Disc Three moves into the area of Africa covered by Hugh Tracey in his musical peregrinations. We can almost hear him introducing the groups in his dry tone: "The mosquitos were as thick as Kamau's ugali porridge as we settled down to hear these gentle folk pluck their nyatitis..." But Dr Tracey would have stopped the tape before letting the Kiko Kids loose on "Tom Tom," a paean to their label: it's a weird highlife calypso sung in very bad Swahili, redeemed by a long smouldering sax solo. Ward completes the trifecta of great Congolese labels with a smash hit from Esengo: "Titi" by African Jazz, featuring Joseph Kabasele. Then he dives back into the bush with a nyatiti piece from the Luo of Western Kenya, followed by a moody Tanzanian piece by Pancras Mkwawa (two other numbers by this artist, also recorded by Hugh Tracey, can be found on Tanzania Instruments [Sharp Wood 022]). But Hugh Tracey was not solely responsible for preserving the great music of East Africa at this time: Peter Colmore commissioned hundreds of recordings and the guitar and Fanta bottle piece here is wonderful, suggesting a whole area of unknown early work to be explored. Ward is right in calling these recordings cultural artifacts because the discs themselves have label information and stories that are interwoven with the histories of colonialism and independence of each of these nations. The "Comic sketch" of Mbarak Talsum took me aback: I was immediately reminded of British music-hall numbers by Harry Lauder from twenty years earlier! Hugh Tracey doubted anyone would enjoy the manic fiddle piece from Uganda, played on the ndingidi: I love it, and it perfectly sets up the pristine clarity of "Masanga" by Jean Bosco Mwenda, the one track on here you surely know. This is magic: it would do credit to Johann S. Bach himself if he had written it.

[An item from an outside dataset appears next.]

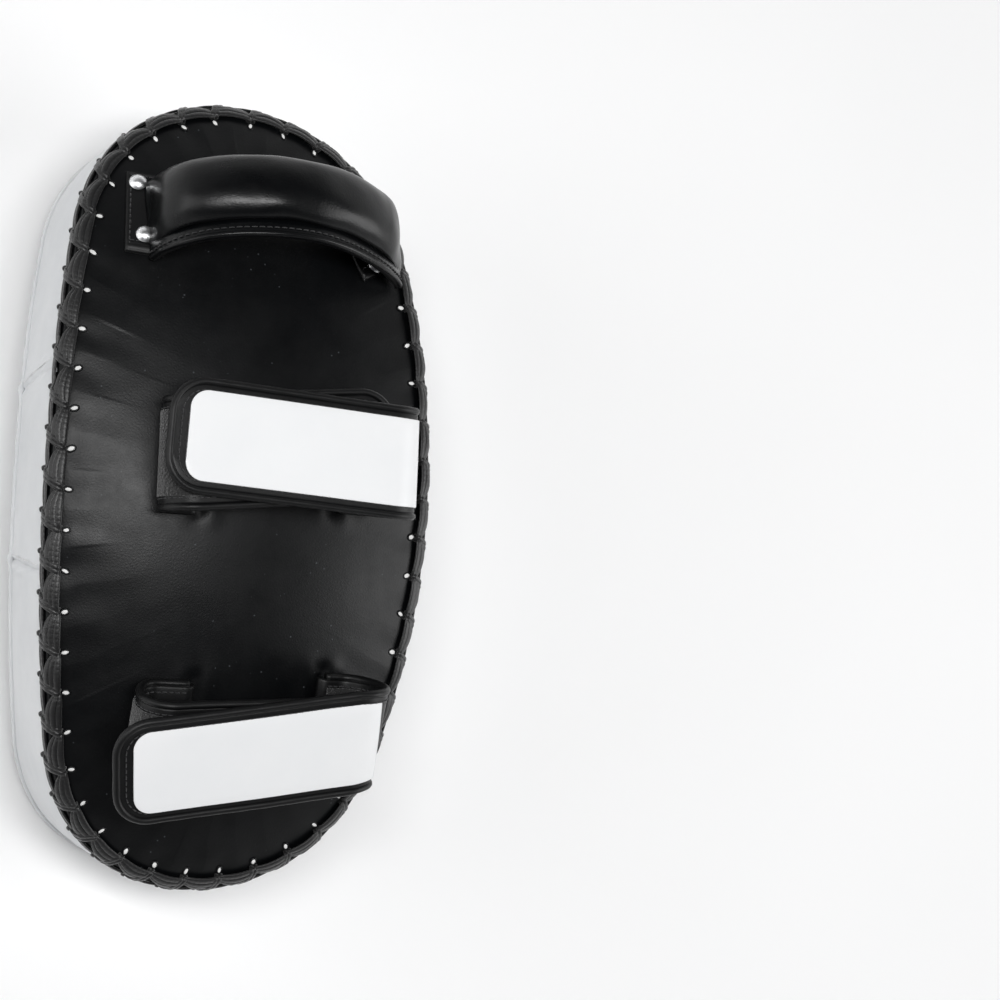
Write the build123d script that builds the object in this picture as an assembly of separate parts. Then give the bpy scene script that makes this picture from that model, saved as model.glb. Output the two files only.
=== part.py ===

The final part of this monumental tour is through the lower quarter of the continent. The opening track, an unidentified flute solo from Madagascar is sublime. It reminded me of Satyajit Ray soundtracks: immediately conjuring up deserted stone buildings on the edge of the desert, haunted by bats! An Mbaqanga number reminds us of the longevity of the 78 format; a crisp mbira recording by Tracey is superb, but also showcases his incredible skill as a sound engineer. This set, in fact, doubles as a great alternative sampler of some fine Hugh Tracey discoveries. If you like George Sibanda you are gonna love Josaya Hadebe, also from Zimbabwe, and his purring delivery. There's another Tracey alumnus, Americo Valenti (aka Feliciano Gomes) playing his guitar and singing in Tsonga, a language of Mozambique, among a flush of great Southern African guitar players on the last disc. There is a great variety of stuff on here, some of it may not appeal to you, but no matter, there is a wide spectrum of music that opens a window onto the past, and many undoubted pleasures you would otherwise have missed.